34... ♕d2 35. ♕xf3 ♕xc2 Black is still alive and kicking. 36. ♔g2 Defending f2 in order to free up the queen, which forces 36... ♔h8 with the idea of defending g7 in the most ugly manner possible with Rg8. Although the black position is very passive at least it's not losing in any concrete manner and there would have been a lot of work ahead before Magnus could notch up the point.
Afterwards there was no mistaking the balance of power.
Anand was understandably terse in the post-game press conference. Asked if he would change his approach after only two games he replied:
If you mean play a better game than today, then certainly yes.
That was also the message when he was asked about the blunder that abruptly ended the contest:
It’s a pity as I almost got back into the game, but what can you do – you have to go to the next game.
Carlsen talked about the game and his plans with the supreme confidence and matter-of-factness we’ve come to expect from the World Champion and World no. 1. For instance:
In general if I feel that my position is better I will play on against any opponent, of any age, with any colour.

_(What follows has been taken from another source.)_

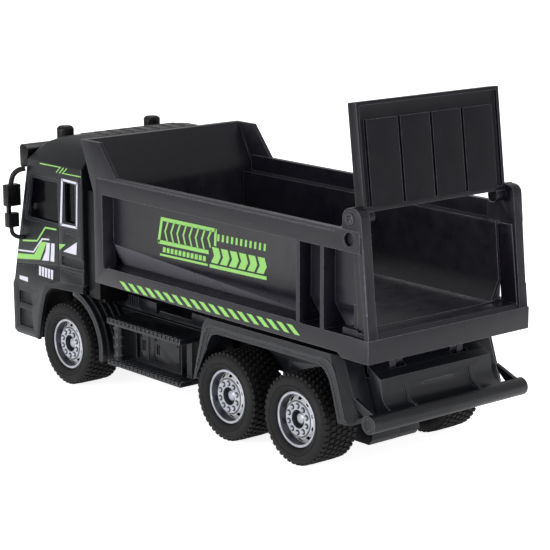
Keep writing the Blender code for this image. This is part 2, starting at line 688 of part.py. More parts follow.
def mirrors(black):
    """Two stacked housings on a bent arm at each front corner of the cab."""
    for side_name, side in (("left", 1), ("right", -1)):
        upper = block((side * 41.9, side * 49.0), (-112.0, -108.0), (75.0, 84.6))
        lower = block((side * 42.8, side * 48.6), (-112.0, -108.4), (65.4, 72.0))
        link = block((side * 46.4, side * 48.0), (-111.0, -109.4), (71.0, 76.0))
        arm = [(side * 41.7, -105.2, 91.8), (side * 43.8, -107.0, 91.0),
               (side * 45.6, -108.6, 88.6), (side * 46.2, -109.8, 84.0)]
        foot = [(side * 46.2, -110.2, 66.4), (side * 45.8, -110.0, 62.6),
                (side * 43.8, -109.4, 61.0), (side * 42.0, -108.4, 60.6)]
        piece(f"mirror_{side_name}", upper, black,
              add=[lower, link, tube(arm, 1.15), tube(foot, 0.95)])


def air_intake(plastic):
    """The intake stack that stands between the cab and the bed."""
    stack = block((27.0, 38.6), (-62.4, -54.4), (41.0, 87.6))
    foot = block((14.0, 36.0), (-62.4, -54.4), (FRAME_TOP_Z + 1.2, 44.0))
    piece("air_intake", stack, plastic, add=[foot])


# ---- bed and tailgate ---------------------------------------------------

def bed_section():
    """Half of the tub's cross-section, from the middle of the floor outwards."""
    return [(30.7, FLOOR_TOP_Z), (WALL_INNER_X, 67.3), (WALL_INNER_X, 89.5),
            (RAIL_INNER_X + 0.3, 89.5), (RAIL_INNER_X, RAIL_TOP_Z),
            (BED_HALF_WIDTH, RAIL_TOP_Z), (BED_HALF_WIDTH, RAIL_BASE_Z),
            (WALL_OUTER_X, RAIL_BASE_Z), (WALL_OUTER_X, 66.9), (31.2, SILL_TOP_Z),
            (BED_HALF_WIDTH, SILL_TOP_Z), (BED_HALF_WIDTH, SILL_BASE_Z),
            (41.2, SILL_BASE_Z), (41.2, FLOOR_BASE_Z)]


def bed_front():
    """Front wall with the headboard that leans over the cab, and its wings."""
    top_y, top_z = HEADBOARD_TOP
    wall = [(BED_FRONT_Y, SILL_BASE_Z), (BED_FRONT_Y, 88.8), (top_y, top_z),
            (top_y + 3.0, top_z), (-48.8, 92.6), (-48.8, SILL_BASE_Z)]
    shapes = [plate("X", -42.0, 42.0, wall)]
    wing = [(top_y, top_z), (BED_FRONT_Y, RAIL_BASE_Z), (-35.0, RAIL_BASE_Z),
            (-35.0, RAIL_TOP_Z - 0.6), (-36.0, RAIL_TOP_Z), (-47.6, top_z)]
    for side in (1, -1):
        shapes.append(plate("X", side * 40.9, side * BED_HALF_WIDTH, wing))
        shapes.append(block((side * 36.2, side * BED_HALF_WIDTH), (BED_FRONT_Y, BED_PANEL_FRONT_Y),
                            (SILL_BASE_Z, 89.0)))
    return shapes


def bed_fins():
    """Two upright fins on each side between the sill and the rail."""
    outline = [(36.2, 89.0), (36.2, 67.1), (30.8, 56.8), (30.8, 56.2), (BED_HALF_WIDTH, 56.2),
               (BED_HALF_WIDTH, 89.0)]
    shapes = []
    for y in (77.0, 90.4):
        shapes.append(plate("Y", y, y + 1.8, outline))
        shapes.append(plate("Y", y, y + 1.8, flipped(outline)))
    return shapes


def bed_tail():
    """Rear beam, sill and the two posts that carry the tailgate's lugs."""
    beam = [(97.6, 57.0), (97.6, 51.0), (98.3, 51.0), (102.3, 48.2), (BED_REAR_Y, 48.2),
            (BED_REAR_Y, 56.8), (100.0, 57.0)]
    sill = [(100.0, 56.0), (BED_REAR_Y - 0.4, 56.0), (BED_REAR_Y - 0.4, 56.8), (114.6, 58.4),
            (108.4, 58.4), (107.7, FLOOR_TOP_Z), (100.0, FLOOR_TOP_Z)]
    shapes = [plate("X", -BED_HALF_WIDTH, BED_HALF_WIDTH, beam), plate("X", -40.0, 40.0, sill)]
    post = [(110.0, 90.0), (114.0, 57.7), (114.0, 55.0), (BED_REAR_Y - 0.2, 55.0),
            (BED_REAR_Y - 0.2, 56.5), (115.6, 62.0), (113.8, 78.0), (112.6, 90.0),
            (111.9, 96.5)]
    post += arc((108.0, 100.6), 3.5, 2.0, 90.0, 5)
    post += [(105.7, 104.2), (101.6, 99.0), (101.4, 90.0)]
    for side in (1, -1):
        outer = side * (BED_HALF_WIDTH - 0.5)
        inner = side * POST_INNER_X
        shapes.append(plate("X", inner, outer, post))
        shapes.append(disc("X", GATE_AXIS, GATE_LUG_RADIUS, inner, outer))
        shapes.append(block((inner, side * BED_HALF_WIDTH), (98.0, 111.4),
                            (RAIL_BASE_Z, RAIL_TOP_Z)))
        panel = [(103.2, RAIL_BASE_Z + 0.5), (106.9, 57.5), (115.0, 57.5), (111.0, 89.0)]
        shapes.append(plate("X", side * (WALL_OUTER_X + 0.5), side * (WALL_OUTER_X + 1.5), panel))
        corner = [(30.9, 56.6), (36.6, 66.9), (WALL_OUTER_X + 1.0, 68.0),
                  (WALL_OUTER_X + 1.0, 56.6)]
        corner = [(side * x, z) for x, z in corner]
        shapes.append(plate("Y", 103.6, 105.6, corner))
    return shapes


def bed_ribs():
    """Two ribs under the floor that end in the lugs of the tipping axis."""
    outline = [(-45.0, 56.0), (-45.0, 44.0), (-43.0, 42.4), (94.0, 42.4)]
    outline += arc(BED_AXIS, LUG_RADIUS, 205.0, 360.0, 10)
    outline.append((BED_AXIS[0] + LUG_RADIUS, 56.0))
    shapes = []
    for side in (1, -1):
        shapes.append(plate("X", side * 12.8, side * 15.8, outline))
    return shapes


def dump_body(plastic, joint):
    half = bed_section()
    tub = plate("Y", BED_FRONT_Y + 4.0, 107.8, half + flipped(half))
    gate_room = [(BED_WALL_END_Y, 98.0), (BED_WALL_END_Y, 88.0), (107.5, 59.3), (112.0, 59.3),
                 (112.0, 98.0)]
    cuts = [plate("X", -39.6, 39.6, gate_room),
            block((-41.0, 41.0), (103.6, 115.0), (45.0, FLOOR_BASE_Z)),
            block((-20.4, -12.0), (92.0, 104.0), (45.0, FLOOR_BASE_Z)),
            block((12.0, 20.4), (92.0, 104.0), (45.0, FLOOR_BASE_Z)),
            disc("X", BED_AXIS, BED_PIN_RADIUS + GAP, -22.0, 22.0, 14)]
    tub_shapes = bed_front() + bed_fins()
    piece("dump_body", tub, plastic, joint)
    made = bpy.data.objects["dump_body"]
    steps = [("UNION", shape) for shape in tub_shapes]
    steps += [("DIFFERENCE", shape) for shape in cuts[:1]]
    steps += [("UNION", shape) for shape in bed_tail()]
    steps += [("DIFFERENCE", shape) for shape in cuts[1:4]]
    steps += [("UNION", shape) for shape in bed_ribs()]
    steps += [("DIFFERENCE", cuts[4])]
    for side in (1, -1):
        seat = disc("X", GATE_AXIS, 2.6, side * 41.3, side * 44.0, 16)
        hole = disc("X", GATE_AXIS, GATE_PIN_RADIUS + GAP, side * 37.0, side * 44.0, 12)
        dimple = disc("X", (GATE_AXIS[0], 92.9), 2.6, side * 40.6, side * 44.0, 16)
        steps += [("DIFFERENCE", shape) for shape in (seat, hole, dimple)]
    for index, (operation, shape) in enumerate(steps):
        tool = link_mesh(f"dump_body_step_{index}", shape, joint)
        tool.hide_render = True
        tool.display_type = "WIRE"
        change = made.modifiers.new(f"step_{index}", "BOOLEAN")
        change.operation = operation
        change.object = tool


def tailgate(plastic, joint):
    """The gate, modelled upright over its hinge line and then leaned forward."""
    half = GATE_HALF_WIDTH
    back = GATE_THICKNESS / 2.0
    y0, z0 = GATE_AXIS
    slab = block((-half, half), (y0 - back, y0 + back), (z0 + GATE_BASE, z0 + GATE_LENGTH))
    bosses = []
    bores = []
    for side in (1, -1):
        bosses.append(disc("X", GATE_AXIS, 2.5, side * 32.0, side * (half + GAP), 16))
        bores.append(disc("X", GATE_AXIS, GATE_PIN_RADIUS + GAP, side * 33.0, side * 40.0, 12))
    face = (y0 + back - 1.2, y0 + back + 1.0)
    border = 1.3
    ledge = 4.2
    panel_top = z0 + GATE_LENGTH - 6.6
    channels = [block((half - ledge, half - border), face, (z0 + 3.4, z0 + GATE_LENGTH - border)),
                block((border - half, ledge - half), face, (z0 + 3.4, z0 + GATE_LENGTH - border)),
                block((border - half + 0.05, half - border - 0.05), face,
                      (panel_top, z0 + GATE_LENGTH - border))]
    for index in range(3):
        x = (half - ledge) * (index - 1) / 2.0
        channels.append(block((x - 0.65, x + 0.65), face, (z0 + 3.4, panel_top + 0.6)))
    made = piece("tailgate", slab, plastic, joint, add=bosses, cut=channels + bores)
    made.rotation_euler = (GATE_LEAN, 0.0, 0.0)
    for tool in bpy.data.objects:
        if tool.name.startswith("tailgate_"):
            tool.rotation_euler = (GATE_LEAN, 0.0, 0.0)


def pins(plastic, steel, bed_joint):
    end = 20.2
    pin = disc("X", BED_AXIS, BED_PIN_RADIUS, -end, end, 14)
    smooth(piece("bed_hinge_pin", pin, steel))
    for side_name, side in (("left", 1), ("right", -1)):
        profile = [(0.0, 42.3), (1.9, 42.3), (2.3, 41.9), (2.3, 41.6), (GATE_PIN_RADIUS, 41.6),
                   (GATE_PIN_RADIUS, 33.4), (0.0, 33.4)]
        pin = turned("X", GATE_AXIS, on_side(profile, side), 12)
        smooth(piece(f"gate_pin_{side_name}", pin, plastic, bed_joint))


# ---- the whole truck ----------------------------------------------------

def build():
    for item in list(bpy.data.objects):
        bpy.data.objects.remove(item, do_unlink=True)

    charcoal = material("charcoal_plastic", (0.052, 0.055, 0.062), 0.42)
    black = material("black_plastic", (0.012, 0.012, 0.013), 0.45)
    rubber = material("tyre_rubber", (0.018, 0.017, 0.017), 0.85)
    silver = material("silver_plastic", (0.62, 0.63, 0.65), 0.3, 0.75)
    glass = material("smoked_glass", (0.02, 0.02, 0.025), 0.12)
    clear = material("lamp_lens", (0.75, 0.76, 0.78), 0.15)
    nylon = material("white_nylon", (0.8, 0.79, 0.74), 0.5)
    brass = material("brass", (0.6, 0.44, 0.18), 0.35, 1.0)
    steel = material("steel", (0.45, 0.45, 0.46), 0.35, 1.0)

    axle_joints = {}
    for name, y in AXLE_Y.items():
        axle_joints[name] = joint_empty(f"{name}_axle_joint", (0.0, y, AXLE_Z))
        wheelset(name, axle_joints[name], rubber, silver, steel)
    idler_joint = joint_empty("idler_joint", (0.0, *IDLER_AXIS))
    flywheel_joint = joint_empty("flywheel_joint", (0.0, *FLYWHEEL_AXIS))
    friction_drive(axle_joints["rear"], idler_joint, flywheel_joint, nylon, brass, steel)
    gearbox(charcoal)

    chassis_frame(charcoal)
    axle_keepers(charcoal, steel)
    front_mudguards(charcoal)
    step_boxes(charcoal)
    rear_fenders(charcoal)
    rear_bumper(charcoal)

    cab_shell(charcoal)
    cab_windows(glass)
    cab_interior(black, steel)
    cab_trim(charcoal, clear, black)
    mirrors(black)
    air_intake(black)

    bed_joint = joint_empty("bed_joint", (0.0, *BED_AXIS))
    gate_joint = joint_empty("gate_joint", (0.0, *GATE_AXIS))
    dump_body(charcoal, bed_joint)
    tailgate(charcoal, gate_joint)
    pins(charcoal, steel, bed_joint)


build()
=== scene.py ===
"""The look of the toy dump truck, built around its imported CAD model.

Sizes in this file are in millimetres unless a name ends in _M; shapes are scaled
to metres when they become meshes.  +X is the truck's left, -Y its front.
"""
import json
import math

import bmesh
import bpy
from mathutils import Matrix, Vector

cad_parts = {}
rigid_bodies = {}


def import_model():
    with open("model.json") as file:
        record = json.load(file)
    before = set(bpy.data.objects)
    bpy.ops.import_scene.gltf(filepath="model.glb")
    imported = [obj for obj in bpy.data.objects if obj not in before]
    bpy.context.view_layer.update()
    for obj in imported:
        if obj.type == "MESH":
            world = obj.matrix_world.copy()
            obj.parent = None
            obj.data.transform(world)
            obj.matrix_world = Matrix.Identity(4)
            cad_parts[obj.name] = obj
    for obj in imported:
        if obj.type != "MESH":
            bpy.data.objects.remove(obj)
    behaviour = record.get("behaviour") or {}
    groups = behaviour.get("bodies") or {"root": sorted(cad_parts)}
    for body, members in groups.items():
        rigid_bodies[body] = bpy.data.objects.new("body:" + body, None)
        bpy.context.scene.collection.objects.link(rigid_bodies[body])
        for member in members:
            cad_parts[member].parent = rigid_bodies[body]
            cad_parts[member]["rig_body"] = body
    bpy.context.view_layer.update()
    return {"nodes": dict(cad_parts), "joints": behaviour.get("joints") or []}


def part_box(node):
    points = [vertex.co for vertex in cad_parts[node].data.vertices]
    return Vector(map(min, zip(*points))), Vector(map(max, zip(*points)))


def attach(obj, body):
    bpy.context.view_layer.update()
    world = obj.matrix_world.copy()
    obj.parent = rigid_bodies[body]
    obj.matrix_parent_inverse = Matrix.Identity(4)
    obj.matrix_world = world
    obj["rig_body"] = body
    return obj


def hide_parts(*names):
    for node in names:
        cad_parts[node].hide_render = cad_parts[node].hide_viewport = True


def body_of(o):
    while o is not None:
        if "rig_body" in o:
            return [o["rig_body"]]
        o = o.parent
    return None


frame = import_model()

MM = 0.001
NODES = frame["nodes"]


def node_box(name):
    """A CAD node's lowest and highest corners in millimetres."""
    low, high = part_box(name)
    return [value / MM for value in low], [value / MM for value in high]


def joint_point(name):
    """A joint's y and z in millimetres."""
    for joint in frame["joints"]:
        if joint["name"] == name:
            return joint["pos_m"][1] / MM, joint["pos_m"][2] / MM
    raise KeyError(name)


# ---- materials ----------------------------------------------------------

def srgb(red, green, blue):
    """A linear colour from 0-255 display values."""
    return tuple((value / 255.0) ** 2.2 for value in (red, green, blue))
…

The most interesting responses, though, were about older members of the audience. Asked about the 77-year-old 10th World Chess Champion Boris Spassky he began with a faux pas that he rescued with aplomb:
I saw there was an older man with white hair, but I didn’t know that it was him... I think he would have liked the game. I don’t know if you asked him? He was probably the most universal player of his time. In his prime he could play successfully in any type of position and it all came very naturally to him.
There was a hint of steel when it was mentioned that his
father Henrik Carlsen had said this win was a Father’s Day gift to him:
No, I’ve played mostly for myself throughout my career, but if he thinks so then good for him.
Magnus was very happy with his gift to himself!
So Vishy is already playing catch-up, and will be looking to hit back with the white pieces in Game 3.
The action resumes at 13:00 CET on Tuesday 11 November.